__DATA BLOCK__:
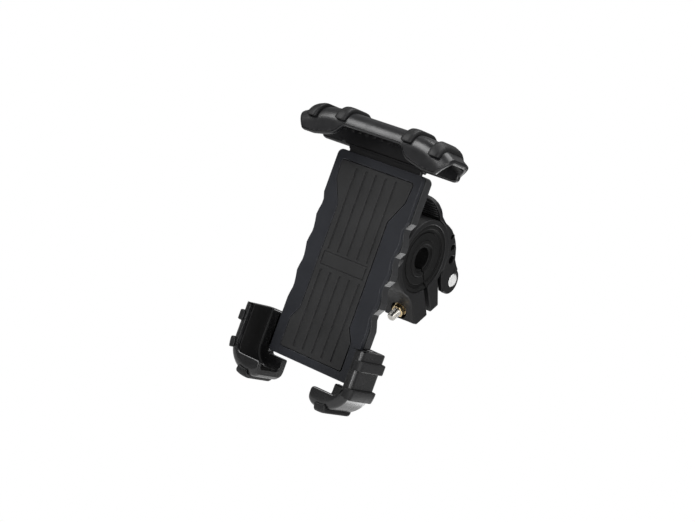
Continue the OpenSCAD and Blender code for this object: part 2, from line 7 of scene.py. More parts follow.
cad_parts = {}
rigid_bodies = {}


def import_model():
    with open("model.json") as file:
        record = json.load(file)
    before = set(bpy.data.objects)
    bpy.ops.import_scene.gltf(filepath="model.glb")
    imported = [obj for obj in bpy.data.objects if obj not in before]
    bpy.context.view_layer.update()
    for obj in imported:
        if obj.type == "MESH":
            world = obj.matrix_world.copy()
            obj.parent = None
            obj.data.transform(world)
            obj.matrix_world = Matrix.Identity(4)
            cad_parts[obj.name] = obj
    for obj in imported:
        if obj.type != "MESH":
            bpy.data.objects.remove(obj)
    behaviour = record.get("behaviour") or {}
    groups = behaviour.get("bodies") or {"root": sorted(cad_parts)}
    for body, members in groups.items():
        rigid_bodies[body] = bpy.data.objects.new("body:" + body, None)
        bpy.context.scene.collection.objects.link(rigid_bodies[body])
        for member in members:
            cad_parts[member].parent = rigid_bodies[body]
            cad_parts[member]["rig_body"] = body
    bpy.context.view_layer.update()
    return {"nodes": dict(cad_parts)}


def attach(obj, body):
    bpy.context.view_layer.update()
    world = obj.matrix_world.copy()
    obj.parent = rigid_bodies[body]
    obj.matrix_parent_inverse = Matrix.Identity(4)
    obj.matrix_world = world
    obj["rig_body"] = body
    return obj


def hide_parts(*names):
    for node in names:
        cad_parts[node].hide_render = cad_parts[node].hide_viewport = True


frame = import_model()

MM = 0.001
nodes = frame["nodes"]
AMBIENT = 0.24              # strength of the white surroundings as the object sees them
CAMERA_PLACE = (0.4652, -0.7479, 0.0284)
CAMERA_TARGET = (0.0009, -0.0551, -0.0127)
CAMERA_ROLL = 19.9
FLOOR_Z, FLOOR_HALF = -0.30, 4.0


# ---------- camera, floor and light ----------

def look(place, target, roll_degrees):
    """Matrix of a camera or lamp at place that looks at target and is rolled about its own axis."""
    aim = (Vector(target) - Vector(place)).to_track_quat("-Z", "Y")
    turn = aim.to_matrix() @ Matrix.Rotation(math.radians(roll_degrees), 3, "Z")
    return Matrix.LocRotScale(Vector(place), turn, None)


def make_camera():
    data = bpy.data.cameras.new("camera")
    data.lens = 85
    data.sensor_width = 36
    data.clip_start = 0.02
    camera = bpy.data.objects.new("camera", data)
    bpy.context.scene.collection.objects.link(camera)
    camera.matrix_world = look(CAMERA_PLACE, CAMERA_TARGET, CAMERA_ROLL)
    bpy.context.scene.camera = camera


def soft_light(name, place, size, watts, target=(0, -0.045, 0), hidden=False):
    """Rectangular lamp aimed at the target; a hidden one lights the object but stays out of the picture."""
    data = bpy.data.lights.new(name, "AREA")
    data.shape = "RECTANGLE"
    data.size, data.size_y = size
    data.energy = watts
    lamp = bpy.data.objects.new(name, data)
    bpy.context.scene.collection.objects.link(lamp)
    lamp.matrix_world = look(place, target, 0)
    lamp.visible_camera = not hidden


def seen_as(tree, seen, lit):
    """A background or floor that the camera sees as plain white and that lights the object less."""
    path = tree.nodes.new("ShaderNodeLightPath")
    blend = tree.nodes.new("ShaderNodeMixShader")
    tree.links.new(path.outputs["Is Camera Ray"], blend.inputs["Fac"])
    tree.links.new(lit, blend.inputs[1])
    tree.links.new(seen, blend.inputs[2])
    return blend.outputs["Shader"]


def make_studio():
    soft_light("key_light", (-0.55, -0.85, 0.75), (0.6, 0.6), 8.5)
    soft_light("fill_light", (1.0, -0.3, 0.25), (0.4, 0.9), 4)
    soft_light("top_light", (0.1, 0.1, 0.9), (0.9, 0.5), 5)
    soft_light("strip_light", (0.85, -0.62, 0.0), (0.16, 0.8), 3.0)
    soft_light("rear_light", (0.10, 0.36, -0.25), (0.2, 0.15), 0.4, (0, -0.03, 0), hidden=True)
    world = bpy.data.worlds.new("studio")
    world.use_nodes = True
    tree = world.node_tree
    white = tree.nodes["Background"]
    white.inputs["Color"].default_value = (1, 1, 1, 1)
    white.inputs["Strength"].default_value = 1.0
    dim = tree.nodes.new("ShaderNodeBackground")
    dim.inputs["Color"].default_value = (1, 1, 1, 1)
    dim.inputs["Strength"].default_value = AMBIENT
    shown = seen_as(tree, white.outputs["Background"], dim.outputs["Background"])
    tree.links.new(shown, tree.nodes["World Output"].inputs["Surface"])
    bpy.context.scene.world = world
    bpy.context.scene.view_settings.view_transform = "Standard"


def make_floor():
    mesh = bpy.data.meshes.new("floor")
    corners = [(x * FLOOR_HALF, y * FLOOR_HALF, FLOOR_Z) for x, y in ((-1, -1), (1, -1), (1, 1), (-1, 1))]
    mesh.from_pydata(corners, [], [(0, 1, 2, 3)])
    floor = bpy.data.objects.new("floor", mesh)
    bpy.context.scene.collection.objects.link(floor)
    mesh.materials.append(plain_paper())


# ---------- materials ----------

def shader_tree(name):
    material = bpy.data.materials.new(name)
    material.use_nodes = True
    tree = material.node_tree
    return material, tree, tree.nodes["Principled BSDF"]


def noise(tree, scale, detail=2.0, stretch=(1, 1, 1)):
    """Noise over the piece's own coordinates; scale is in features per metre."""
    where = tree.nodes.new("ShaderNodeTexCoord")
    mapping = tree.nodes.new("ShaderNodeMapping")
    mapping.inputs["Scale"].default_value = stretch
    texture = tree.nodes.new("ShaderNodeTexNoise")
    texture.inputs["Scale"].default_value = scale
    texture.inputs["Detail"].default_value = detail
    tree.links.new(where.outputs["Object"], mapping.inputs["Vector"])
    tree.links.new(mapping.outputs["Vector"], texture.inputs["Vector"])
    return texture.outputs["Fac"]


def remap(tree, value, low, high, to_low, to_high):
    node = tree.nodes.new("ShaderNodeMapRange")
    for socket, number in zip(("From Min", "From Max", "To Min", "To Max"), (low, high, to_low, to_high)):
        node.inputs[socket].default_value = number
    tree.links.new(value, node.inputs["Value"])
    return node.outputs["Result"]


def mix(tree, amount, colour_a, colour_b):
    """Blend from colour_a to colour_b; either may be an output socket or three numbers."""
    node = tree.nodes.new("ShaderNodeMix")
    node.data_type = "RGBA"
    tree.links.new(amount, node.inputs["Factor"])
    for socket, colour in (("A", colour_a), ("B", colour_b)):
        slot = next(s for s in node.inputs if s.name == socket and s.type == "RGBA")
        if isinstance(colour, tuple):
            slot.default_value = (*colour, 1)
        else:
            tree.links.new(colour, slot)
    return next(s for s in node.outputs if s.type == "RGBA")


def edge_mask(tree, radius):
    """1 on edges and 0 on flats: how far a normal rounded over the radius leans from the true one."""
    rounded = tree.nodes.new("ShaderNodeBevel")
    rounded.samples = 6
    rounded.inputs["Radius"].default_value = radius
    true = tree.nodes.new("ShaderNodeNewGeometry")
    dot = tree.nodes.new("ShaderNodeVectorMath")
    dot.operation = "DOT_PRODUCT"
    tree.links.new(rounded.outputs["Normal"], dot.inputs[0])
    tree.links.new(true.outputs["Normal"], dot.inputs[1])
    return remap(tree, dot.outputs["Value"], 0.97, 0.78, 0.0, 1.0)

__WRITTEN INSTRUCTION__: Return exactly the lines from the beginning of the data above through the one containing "before = set(bpy.data.objects)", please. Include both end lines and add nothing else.

__RIGHT ANSWER__:
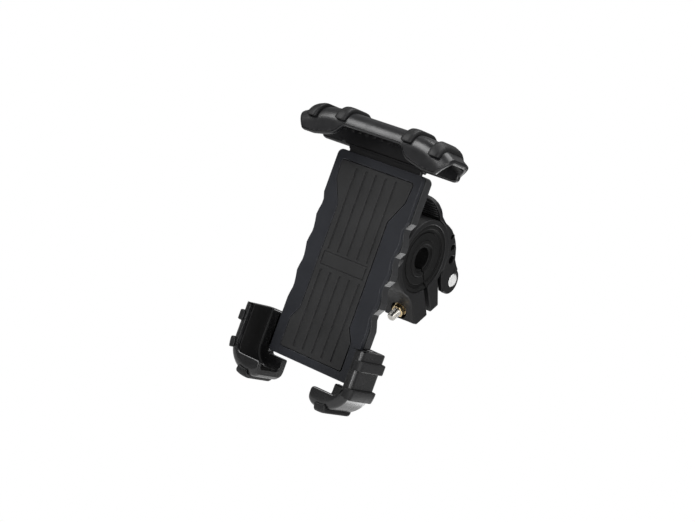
Continue the OpenSCAD and Blender code for this object: part 2, from line 7 of scene.py. More parts follow.
cad_parts = {}
rigid_bodies = {}


def import_model():
    with open("model.json") as file:
        record = json.load(file)
    before = set(bpy.data.objects)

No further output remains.